Data block
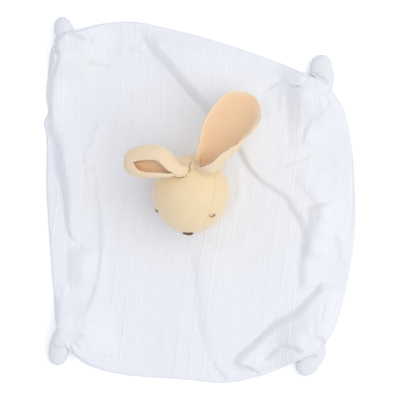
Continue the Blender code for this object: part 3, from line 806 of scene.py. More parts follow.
FINE_FOLDS = (
    *folds(
        FoldKind.STEP,
        (((88, 20), (102, 9), (111, -2), (116, -13), (115, -24)), 2.8, 7, 14, 0.2),
        (((100, -153), (88, -149), (76, -149), (66, -157)), 1.6, 3, 6, 0.2),
        (((-104.6, 82), (-104.6, 72), (-108.6, 66), (-107.6, 60), (-110.6, 54), (-114.6, 50), (-116, 40),
         (-113.6, 30), (-114, 12)), 1.5, 1.8, 6, 0.1),
        (((-109.6, 30), (-105.2, 26), (-104, 12), (-101.6, -4), (-99.6, -20), (-100, -56), (-103.6, -80),
         (-109.6, -100), (-115.6, -116), (-118, -128)), 1.5, 1.9, 6, 0.06),
        (((130.5, 108), (126.5, 95), (120.5, 87), (111.5, 81), (105.5, 74), (102.5, 65), (99.5, 54)), 3.0,
         4, 11, 0.15),
        (((131, -27), (141, -61), (149, -74)), 1.7, 3.5, 9, 0.2),
        (((13, -160), (16, -168), (22, -174), (28, -181)), 1.7, 2.2, 8, 0.12, True),
        (((-112, -154.5), (-98, -155), (-82, -158)), 1.3, 2.2, 7, 0.2),
        (((-97, 150), (-103, 161), (-110, 168), (-121, 169)), 1.2, 2.0, 5, 0.25, True),
        (((-146, -89), (-134, -96)), 2.4, 4, 6, 0.25),
        (((-82, -160), (-94, -155), (-110, -154)), 1.0, 2.0, 6, 0.25),
    ),
    *folds(
        FoldKind.RIDGE,
        (((-72, 154), (-52, 148), (-38, 134), (-24, 116), (-10, 100)), 1.3, 4, 5, 0.2),
        (((84, 117), (92, 115), (102, 113)), 1.6, 1.6, 1.6, 0.3),
        (((81, 110), (81, 92), (78, 76)), 0.7, 2, 3, 0.25),
        (((100, 100), (100, 80), (99, 62)), 0.8, 1.2, 1.6, 0.3),
        (((131, 96), (141, 76), (150, 62)), 1.2, 3, 4, 0.2),
        (((135, -34), (148, -50)), 0.9, 2, 3, 0.3),
        (((133, -95), (128, -112), (124, -128)), 1.2, 3, 4, 0.3),
        (((-142, 161), (-133, 166), (-118, 162), (-108, 157)), 1.5, 1.8, 2.2, 0.15, True),
        (((-142, 154), (-144, 120), (-146, 90), (-144, 60)), (4, 5.5, 5.5, 4), (5, 5, 4, 4), 12, 0.12,
         True),
        (((-142, -120), (-138, -104), (-139, -96)), 2.0, 5, 5, 0.3, True),
        (((26, 32), (38, 26), (40, 8), (34, -8), (26, -16)), 1.1, 4, 5, 0.3),
        (((-70, 148), (-62, 150), (-54, 149)), 1.2, 2.5, 3, 0.25),
    ),
    *folds(
        FoldKind.CREASE,
        (((-50, 173), (-48, 162), (-44, 150)), 0.9, 1.6, 1.8, 0.3),
        (((103, -152), (90.6, -147), (78.7, -145), (72.7, -148), (64.7, -156), (57.8, -161)), 4.2, 2.4, 2.8,
         0.15, True),
        (((57, 106), (70, 113), (79, 119), (86, 119)), 2.5, 1.7, 2.6, 0.25),
        (((98, 113), (104, 118), (107, 125), (114, 131)), 1.6, 1.6, 2.4, 0.3, True),
        (((87, 114), (93, 112.5), (100, 112.5)), 3.4, 1.1, 1.1, 0.2),
        (((66, 35), (84, 34.5), (88, 37), (100, 41), (115, 47)), (1.6, 2.2, 2.0, 1.8, 1.6), 1.6, 2.0, 0.15),
        (((109, 30), (124, 33), (142, 38)), 1.0, 2.5, 2.5, 0.25),
        (((124, -98), (120, -116), (118, -134)), 1.8, 1.6, 1.8, 0.2),
        (((-100, 147), (-88, 147.5), (-78, 147.5)), 3.0, 1.7, 2.2, 0.3),
        (((-112, 139), (-107.5, 134), (-100, 132.5), (-88, 132)), 2.8, 1.6, 2.2, 0.2),
        (((-143, 160), (-143.5, 151), (-140.5, 142), (-143.5, 133), (-147, 122)), 3.4, 1.6, 2.0, 0.12,
         True),
        (((-134, 161), (-121, 160), (-112, 158), (-106, 158.5)), 2.6, 1.5, 2.0, 0.25),
        (((-142, -128), (-132, -134), (-116, -132)), 2.4, 1.5, 2.0, 0.2, True),
        (((-128, -137), (-129, -145), (-124.5, -153)), 2.4, 1.4, 1.6, 0.2, True),
        (((-136, 160), (-122, 158), (-111, 156), (-106, 159)), 1.2, 1.5, 1.5, 0.2),
        (((-152, 151), (-141, 146)), 1.8, 1.6, 1.6, 0.3, True),
        (((-153, 141), (-141, 134)), 1.8, 1.6, 1.6, 0.3, True),
        (((-152, 130), (-143, 127)), 1.0, 1.6, 1.6, 0.3, True),
        (((-128, -36), (-124, -44), (-117, -49)), 1.6, 1.4, 1.8, 0.25),
        (((-116, -132), (-122, -136), (-129, -137)), 1.2, 1.4, 1.6, 0.25, True),
        (((-118, -150), (-123, -143), (-129, -138)), 1.6, 1.4, 1.8, 0.25, True),
        (((143, 95), (150, 60), (151.5, 30), (152, 0), (150.5, -36)), 2.0, 1.1, 1.3, 0.12, True),
        (((119, 105.5), (123, 107), (128, 109)), 2.0, 1.1, 1.1, 0.25, True),
        (((123, 107), (127, 105)), 1.4, 1.0, 1.0, 0.3, True),
        (((112, -135), (117, -136), (120.5, -138.5), (121.5, -147)), 2.6, 1.2, 1.2, 0.2, True),
    ),
)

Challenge
Reproduce the full listing exactly.

Correct result
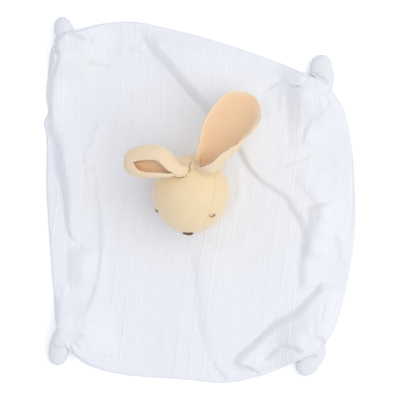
Continue the Blender code for this object: part 3, from line 806 of scene.py. More parts follow.
FINE_FOLDS = (
    *folds(
        FoldKind.STEP,
        (((88, 20), (102, 9), (111, -2), (116, -13), (115, -24)), 2.8, 7, 14, 0.2),
        (((100, -153), (88, -149), (76, -149), (66, -157)), 1.6, 3, 6, 0.2),
        (((-104.6, 82), (-104.6, 72), (-108.6, 66), (-107.6, 60), (-110.6, 54), (-114.6, 50), (-116, 40),
         (-113.6, 30), (-114, 12)), 1.5, 1.8, 6, 0.1),
        (((-109.6, 30), (-105.2, 26), (-104, 12), (-101.6, -4), (-99.6, -20), (-100, -56), (-103.6, -80),
         (-109.6, -100), (-115.6, -116), (-118, -128)), 1.5, 1.9, 6, 0.06),
        (((130.5, 108), (126.5, 95), (120.5, 87), (111.5, 81), (105.5, 74), (102.5, 65), (99.5, 54)), 3.0,
         4, 11, 0.15),
        (((131, -27), (141, -61), (149, -74)), 1.7, 3.5, 9, 0.2),
        (((13, -160), (16, -168), (22, -174), (28, -181)), 1.7, 2.2, 8, 0.12, True),
        (((-112, -154.5), (-98, -155), (-82, -158)), 1.3, 2.2, 7, 0.2),
        (((-97, 150), (-103, 161), (-110, 168), (-121, 169)), 1.2, 2.0, 5, 0.25, True),
        (((-146, -89), (-134, -96)), 2.4, 4, 6, 0.25),
        (((-82, -160), (-94, -155), (-110, -154)), 1.0, 2.0, 6, 0.25),
    ),
    *folds(
        FoldKind.RIDGE,
        (((-72, 154), (-52, 148), (-38, 134), (-24, 116), (-10, 100)), 1.3, 4, 5, 0.2),
        (((84, 117), (92, 115), (102, 113)), 1.6, 1.6, 1.6, 0.3),
        (((81, 110), (81, 92), (78, 76)), 0.7, 2, 3, 0.25),
        (((100, 100), (100, 80), (99, 62)), 0.8, 1.2, 1.6, 0.3),
        (((131, 96), (141, 76), (150, 62)), 1.2, 3, 4, 0.2),
        (((135, -34), (148, -50)), 0.9, 2, 3, 0.3),
        (((133, -95), (128, -112), (124, -128)), 1.2, 3, 4, 0.3),
        (((-142, 161), (-133, 166), (-118, 162), (-108, 157)), 1.5, 1.8, 2.2, 0.15, True),
        (((-142, 154), (-144, 120), (-146, 90), (-144, 60)), (4, 5.5, 5.5, 4), (5, 5, 4, 4), 12, 0.12,
         True),
        (((-142, -120), (-138, -104), (-139, -96)), 2.0, 5, 5, 0.3, True),
        (((26, 32), (38, 26), (40, 8), (34, -8), (26, -16)), 1.1, 4, 5, 0.3),
        (((-70, 148), (-62, 150), (-54, 149)), 1.2, 2.5, 3, 0.25),
    ),
    *folds(
        FoldKind.CREASE,
        (((-50, 173), (-48, 162), (-44, 150)), 0.9, 1.6, 1.8, 0.3),
        (((103, -152), (90.6, -147), (78.7, -145), (72.7, -148), (64.7, -156), (57.8, -161)), 4.2, 2.4, 2.8,
         0.15, True),
        (((57, 106), (70, 113), (79, 119), (86, 119)), 2.5, 1.7, 2.6, 0.25),
        (((98, 113), (104, 118), (107, 125), (114, 131)), 1.6, 1.6, 2.4, 0.3, True),
        (((87, 114), (93, 112.5), (100, 112.5)), 3.4, 1.1, 1.1, 0.2),
        (((66, 35), (84, 34.5), (88, 37), (100, 41), (115, 47)), (1.6, 2.2, 2.0, 1.8, 1.6), 1.6, 2.0, 0.15),
        (((109, 30), (124, 33), (142, 38)), 1.0, 2.5, 2.5, 0.25),
        (((124, -98), (120, -116), (118, -134)), 1.8, 1.6, 1.8, 0.2),
        (((-100, 147), (-88, 147.5), (-78, 147.5)), 3.0, 1.7, 2.2, 0.3),
        (((-112, 139), (-107.5, 134), (-100, 132.5), (-88, 132)), 2.8, 1.6, 2.2, 0.2),
        (((-143, 160), (-143.5, 151), (-140.5, 142), (-143.5, 133), (-147, 122)), 3.4, 1.6, 2.0, 0.12,
         True),
        (((-134, 161), (-121, 160), (-112, 158), (-106, 158.5)), 2.6, 1.5, 2.0, 0.25),
        (((-142, -128), (-132, -134), (-116, -132)), 2.4, 1.5, 2.0, 0.2, True),
        (((-128, -137), (-129, -145), (-124.5, -153)), 2.4, 1.4, 1.6, 0.2, True),
        (((-136, 160), (-122, 158), (-111, 156), (-106, 159)), 1.2, 1.5, 1.5, 0.2),
        (((-152, 151), (-141, 146)), 1.8, 1.6, 1.6, 0.3, True),
        (((-153, 141), (-141, 134)), 1.8, 1.6, 1.6, 0.3, True),
        (((-152, 130), (-143, 127)), 1.0, 1.6, 1.6, 0.3, True),
        (((-128, -36), (-124, -44), (-117, -49)), 1.6, 1.4, 1.8, 0.25),
        (((-116, -132), (-122, -136), (-129, -137)), 1.2, 1.4, 1.6, 0.25, True),
        (((-118, -150), (-123, -143), (-129, -138)), 1.6, 1.4, 1.8, 0.25, True),
        (((143, 95), (150, 60), (151.5, 30), (152, 0), (150.5, -36)), 2.0, 1.1, 1.3, 0.12, True),
        (((119, 105.5), (123, 107), (128, 109)), 2.0, 1.1, 1.1, 0.25, True),
        (((123, 107), (127, 105)), 1.4, 1.0, 1.0, 0.3, True),
        (((112, -135), (117, -136), (120.5, -138.5), (121.5, -147)), 2.6, 1.2, 1.2, 0.2, True),
    ),
)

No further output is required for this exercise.